* Set problem *
Every line of the material that follows must be printed again exactly.

* Available data *
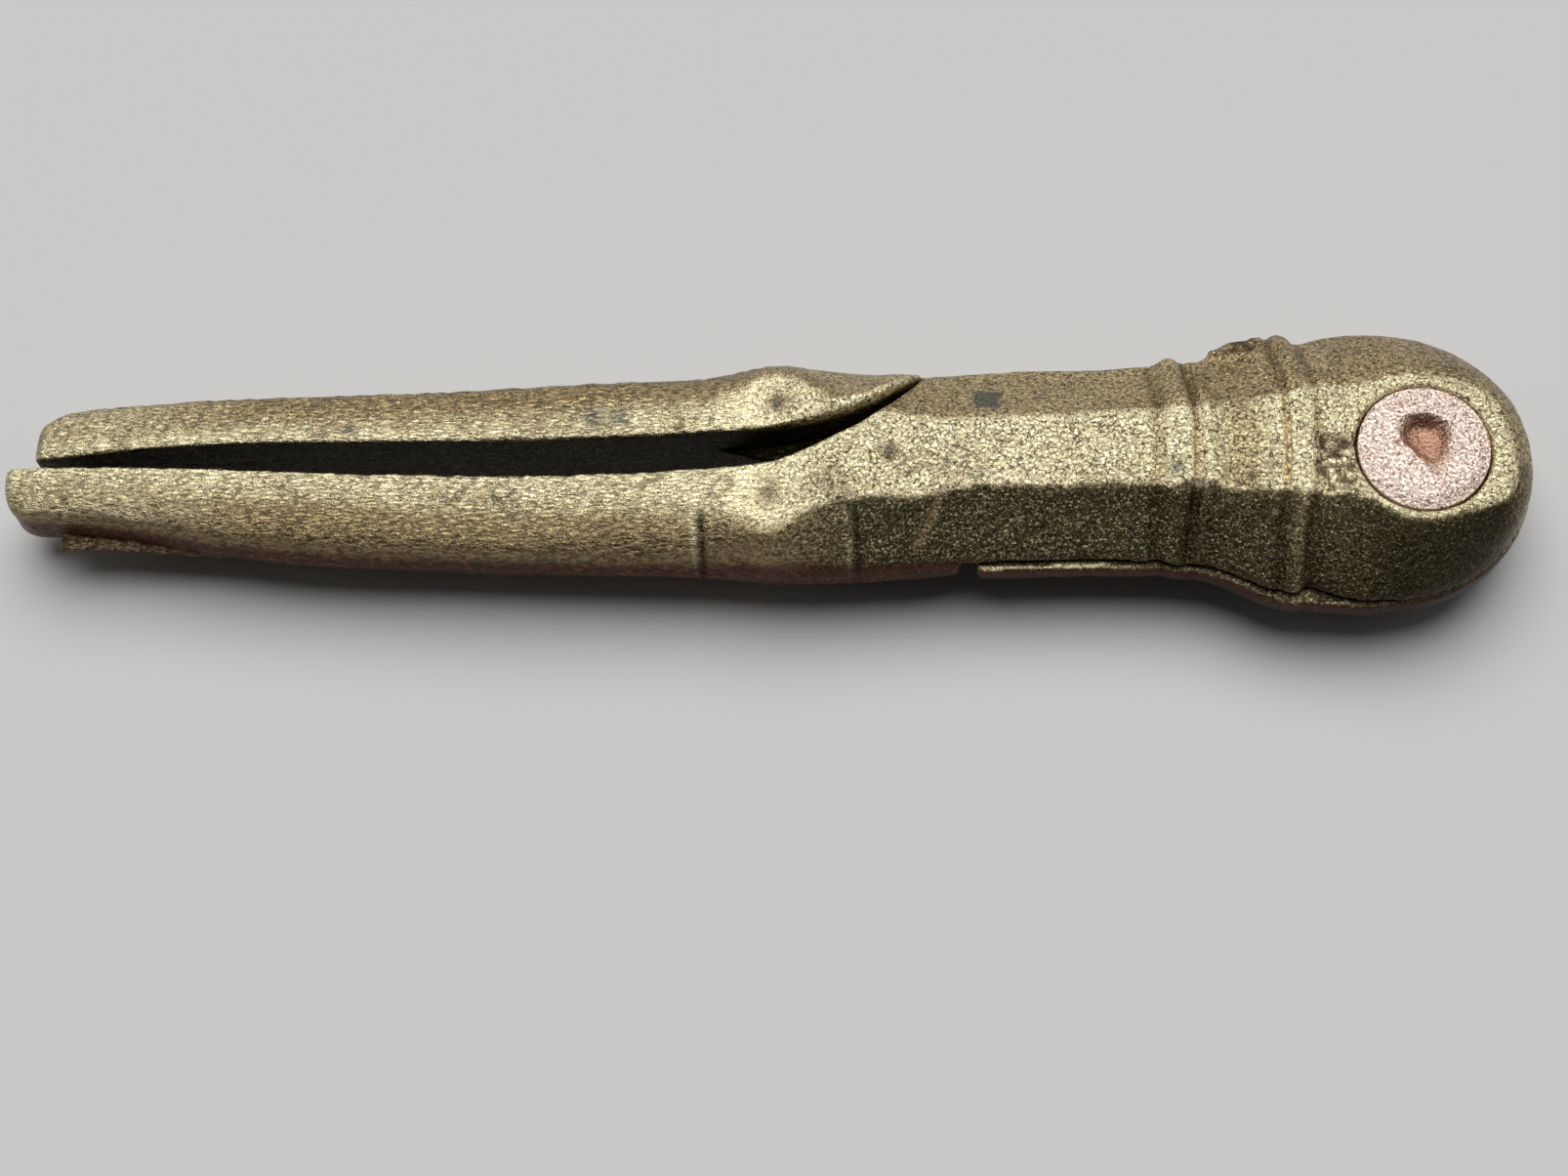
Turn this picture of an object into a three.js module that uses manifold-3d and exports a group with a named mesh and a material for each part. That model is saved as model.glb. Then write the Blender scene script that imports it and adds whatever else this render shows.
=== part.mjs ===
// Cast-brass nutcracker: two levers half-lapped at a round head and turning on a copper rivet.
// Millimetres, +Z up. The pivot is the Z axis, the handles run along -X, the closed pair lies on z = 0.
// The upper lever has the near (-Y) handle and the upper lap plate.
// The lower lever has the far (+Y) handle and the lower lap plate.

import * as THREE from 'three';
import { mergeVertices } from 'three/addons/utils/BufferGeometryUtils.js';
import Module from 'manifold-3d';

const wasm = await Module();
wasm.setup();

// ---- Driving dimensions ----
const NEAR_TIP_X = -120;
const FAR_TIP_X = -117.6;
const HEAD_END_X = 10;
const HEAD_CENTRE_X = -3;
const HEAD_HALF_WIDTH = 12.65;
const HEAD_END_FRACTION = 0.08;
const DOME_START_X = 5.5;
const DOME_POWER = 2.5;
const END_DROP = 2.6;

const RIVET_HEIGHT = 12.4;
const MID_Z = RIVET_HEIGHT / 2;
const SEAM_Z = 7.2;
const SEAM_GAP = 0.3;
const JOIN_OVERLAP = 0.05;
const PLATE_PROUD = 0.35;
const PLATE_START_X = -41;

const RIVET_HEAD_RADIUS = 5.45;
const RIVET_SHANK_RADIUS = 3.6;
const RIVET_LAND = 1.1;
const RIVET_CONE = 1.9;
const RIVET_BEVEL = 0.35;
const RIVET_GAP = 0.2;
const PUNCH_RADIUS = 2.3;
const PUNCH_FLOOR_RADIUS = 1.6;
const PUNCH_EDGE_DEPTH = 1.0;
const PUNCH_DEPTH = 1.3;

const SECTION_POINTS = 16;
const TIP_STATIONS = [0, 0.6, 1.6, 3.2];
const HANDLE_PAST_TIP = 6;
const HANDLE_END_X = -62;
const HANDLE_STEP = 5;
const KNEE_RANGE = [-60, -24, 3];
const MOULDING_RANGE = [-23, -9.4, 0.65];
const HEAD_HALF_TURNS = [-0.16, 0.48, 0.65 / 14];
const LATHE_SIDES = 48;
const SPLINE_STEPS = 3;
const MERGE_TOLERANCE = 1e-5;
const OUTSIDE = 30;
const BORE_OVERRUN = 1;
const BEYOND_TIPS_X = -125;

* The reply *
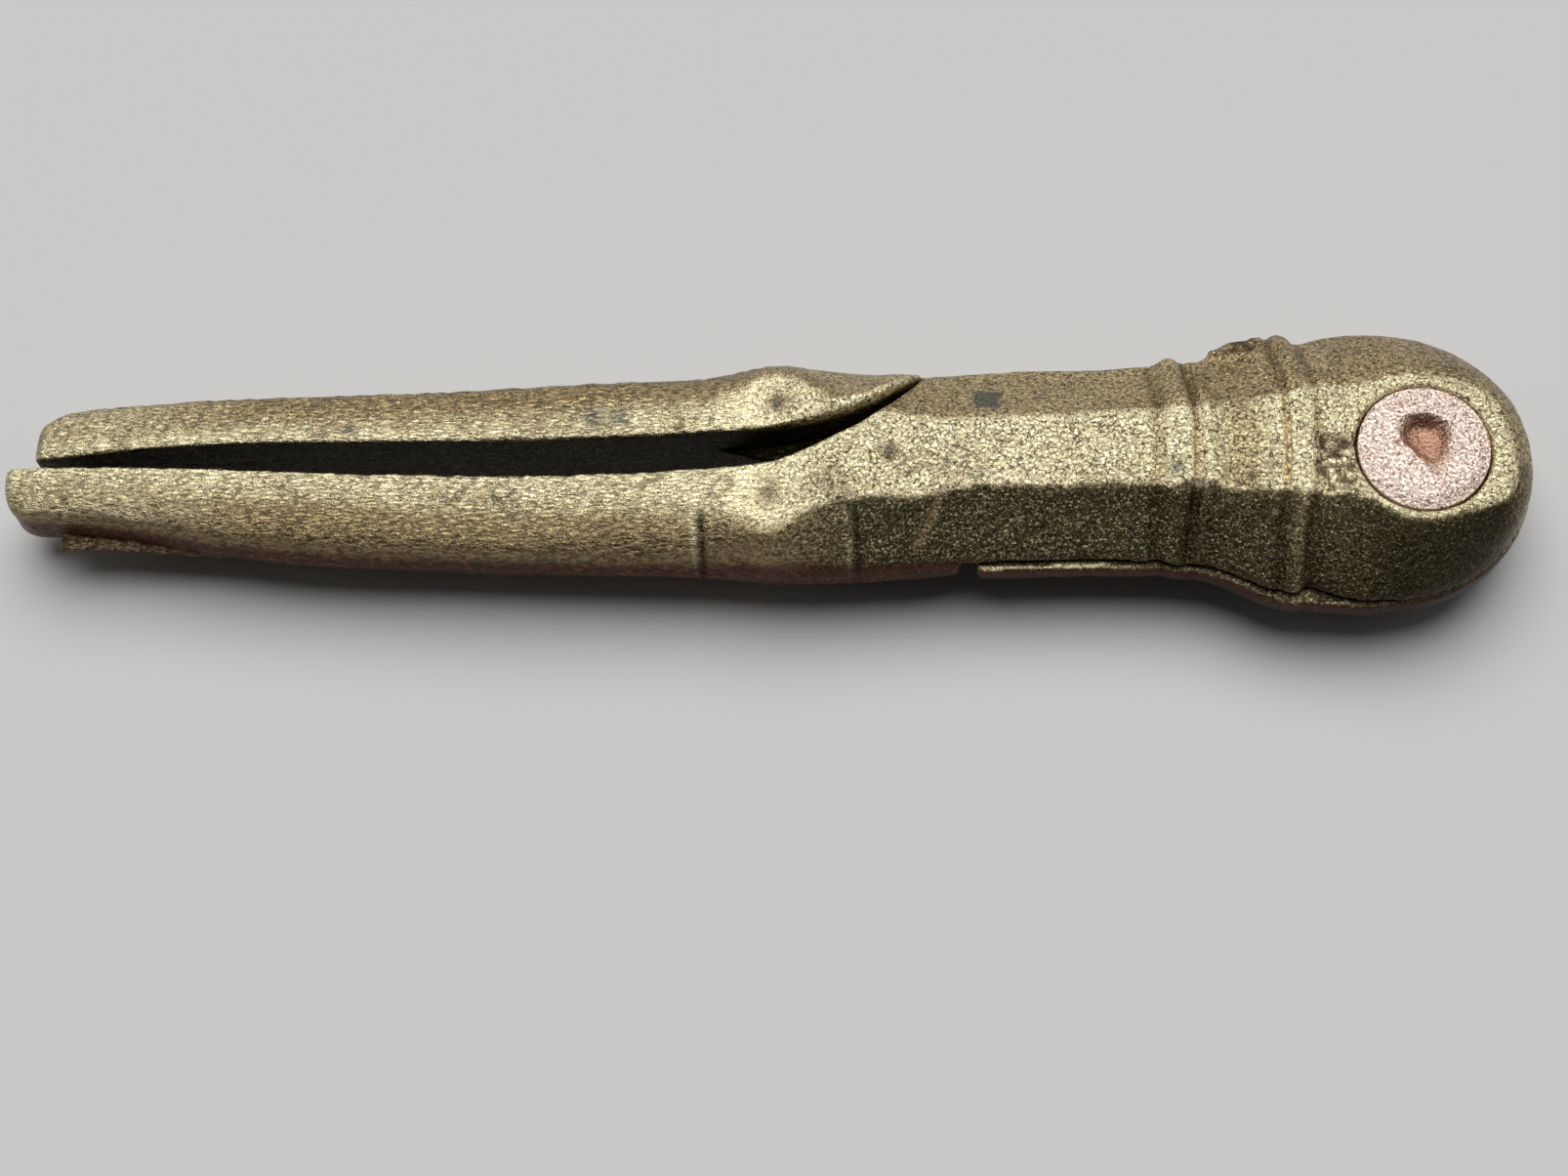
Turn this picture of an object into a three.js module that uses manifold-3d and exports a group with a named mesh and a material for each part. That model is saved as model.glb. Then write the Blender scene script that imports it and adds whatever else this render shows.
=== part.mjs ===
// Cast-brass nutcracker: two levers half-lapped at a round head and turning on a copper rivet.
// Millimetres, +Z up. The pivot is the Z axis, the handles run along -X, the closed pair lies on z = 0.
// The upper lever has the near (-Y) handle and the upper lap plate.
// The lower lever has the far (+Y) handle and the lower lap plate.

import * as THREE from 'three';
import { mergeVertices } from 'three/addons/utils/BufferGeometryUtils.js';
import Module from 'manifold-3d';

const wasm = await Module();
wasm.setup();

// ---- Driving dimensions ----
const NEAR_TIP_X = -120;
const FAR_TIP_X = -117.6;
const HEAD_END_X = 10;
const HEAD_CENTRE_X = -3;
const HEAD_HALF_WIDTH = 12.65;
const HEAD_END_FRACTION = 0.08;
const DOME_START_X = 5.5;
const DOME_POWER = 2.5;
const END_DROP = 2.6;

const RIVET_HEIGHT = 12.4;
const MID_Z = RIVET_HEIGHT / 2;
const SEAM_Z = 7.2;
const SEAM_GAP = 0.3;
const JOIN_OVERLAP = 0.05;
const PLATE_PROUD = 0.35;
const PLATE_START_X = -41;

const RIVET_HEAD_RADIUS = 5.45;
const RIVET_SHANK_RADIUS = 3.6;
const RIVET_LAND = 1.1;
const RIVET_CONE = 1.9;
const RIVET_BEVEL = 0.35;
const RIVET_GAP = 0.2;
const PUNCH_RADIUS = 2.3;
const PUNCH_FLOOR_RADIUS = 1.6;
const PUNCH_EDGE_DEPTH = 1.0;
const PUNCH_DEPTH = 1.3;

const SECTION_POINTS = 16;
const TIP_STATIONS = [0, 0.6, 1.6, 3.2];
const HANDLE_PAST_TIP = 6;
const HANDLE_END_X = -62;
const HANDLE_STEP = 5;
const KNEE_RANGE = [-60, -24, 3];
const MOULDING_RANGE = [-23, -9.4, 0.65];
const HEAD_HALF_TURNS = [-0.16, 0.48, 0.65 / 14];
const LATHE_SIDES = 48;
const SPLINE_STEPS = 3;
const MERGE_TOLERANCE = 1e-5;
const OUTSIDE = 30;
const BORE_OVERRUN = 1;
const BEYOND_TIPS_X = -125;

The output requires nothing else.